Thomas Conant (1785-1870), as shown in ‘The Autobiography of Rev Thomas Conant’, published by Andrew F. Graves 1861 Image credit: https://commons.ptsem.edu
Thus it was that we find Roger’s descendant Thomas Conant, born on 5 October 1785 in Bridgewater, Massachusetts, proudly claiming a family link to Huguenots. In his autobiography, published in 1861 at Boston, he claims of Roger: ‘He was one of twelve brothers, six of whom being Protestants, fled into England from France, at the revocation of the edict of Nantz [sic], leaving behind them six other brothers, who were Papists.’

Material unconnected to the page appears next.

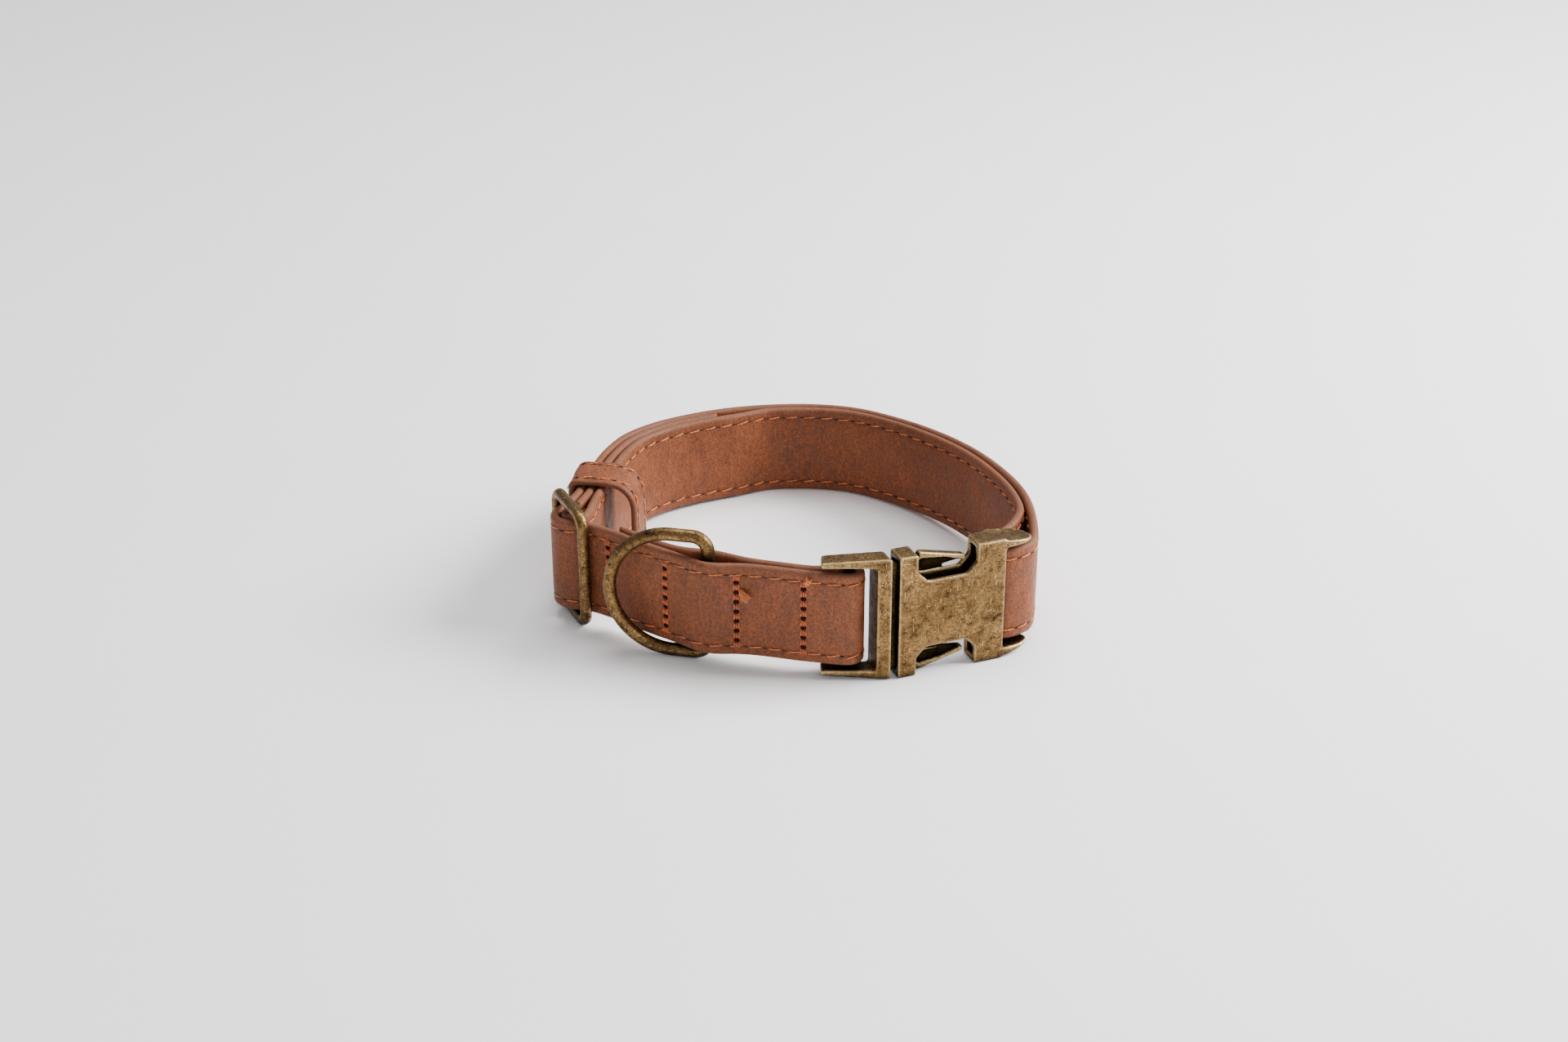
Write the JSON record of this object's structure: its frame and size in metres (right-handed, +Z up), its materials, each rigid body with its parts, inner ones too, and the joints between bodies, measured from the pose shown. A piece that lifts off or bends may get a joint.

No doubt Thomas Conant firmly believed in the link. He tells us how in his youth he was ‘fond of balls and parties’, but at the age of 21 had undergone a spiritual conversion, spending an entire night in prayer. ‘I was for the first time in my life thoroughly convinced that there was no solid enjoyment in parties of pleasure, or in vain and sinful amusements, whatever; but I now had the conviction that there was something in religion of which I was ignorant, and which alone could furnish true peace of mind.’ Joining the First Baptist Church of Middleborough in Massachusetts, he obtained a license to preach and devoted his life to preaching in various New England communities.
Life for such a profession was not easy; he was totally dependant on voluntary contributions. On account of the prejudice against Baptists it was difficult to find places in which to preach, and there was sometimes open hostility, as occurred in a hall at Edgartown. ‘I was seized by a mob, while I was preaching, and dragged out of the hall backwards, down the stairs, and out of doors,’ he recalled. ‘I continued talking, however, all the time.’ In spite of such difficulties he lived until 85, dying in 1870.

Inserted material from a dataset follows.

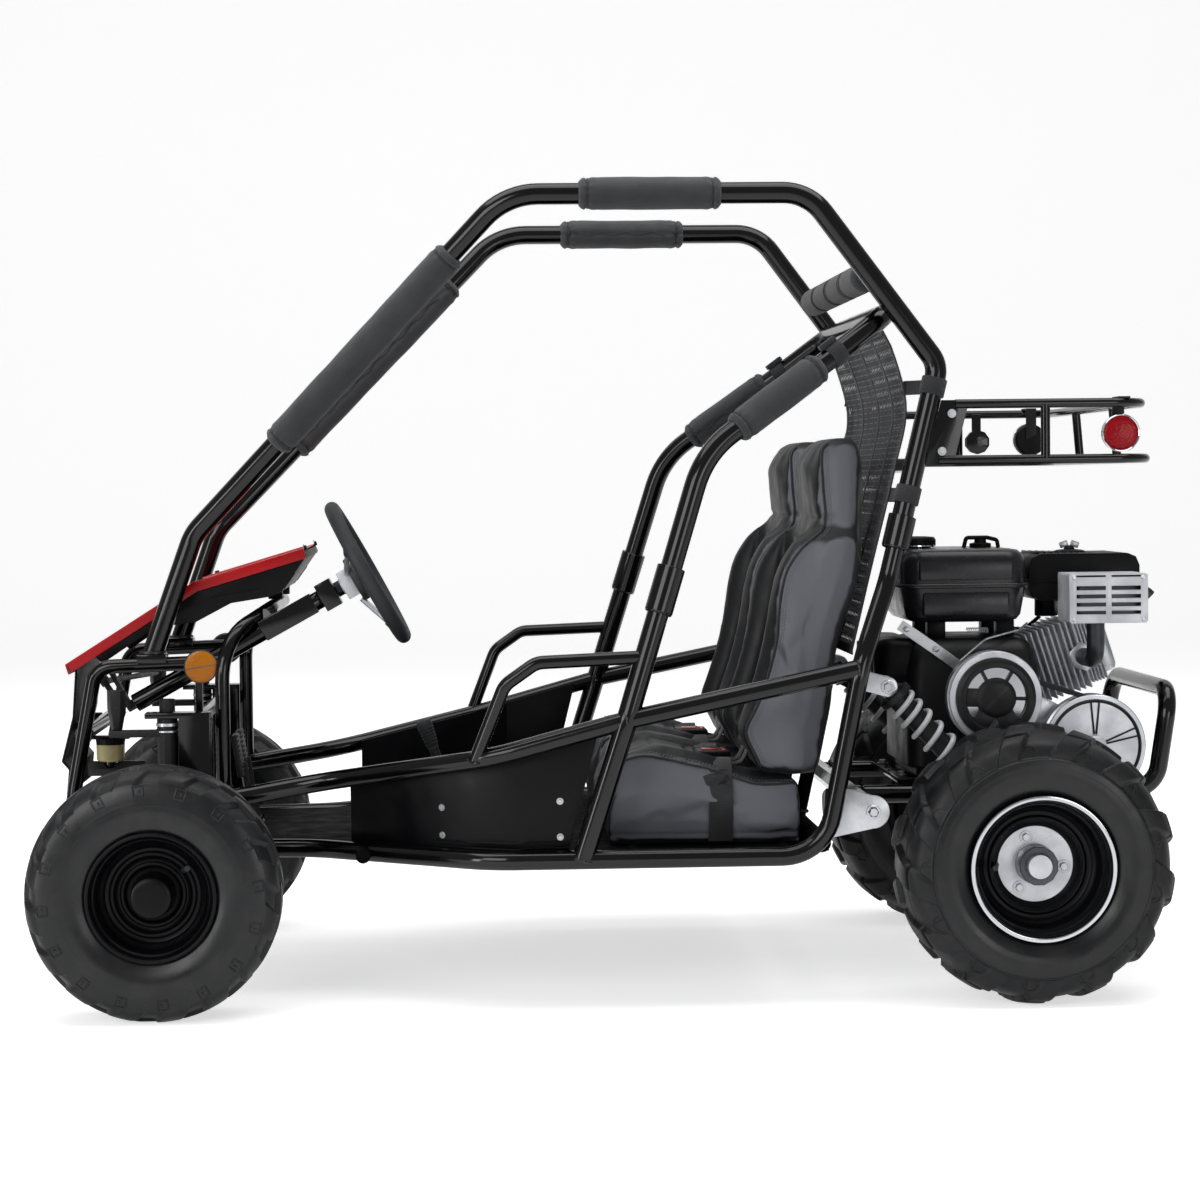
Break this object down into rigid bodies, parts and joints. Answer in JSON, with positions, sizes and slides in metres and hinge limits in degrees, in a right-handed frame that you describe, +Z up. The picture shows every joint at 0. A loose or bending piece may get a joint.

Sadly however, his claim to Huguenot ancestry has been dismissed. Genealogist Frederick Odell Conant, pictured above, considered it briefly in his profile of Thomas Conant in the 640-page ‘History and Genealogy of the Conant Family in England and America: ‘Evidently Mr. Conant did not take the trouble to consult the accounts of the family then in print.’ As for the story of the twelve brothers, which apparently was told in other branches of the family: ‘Its absurdity is apparent.’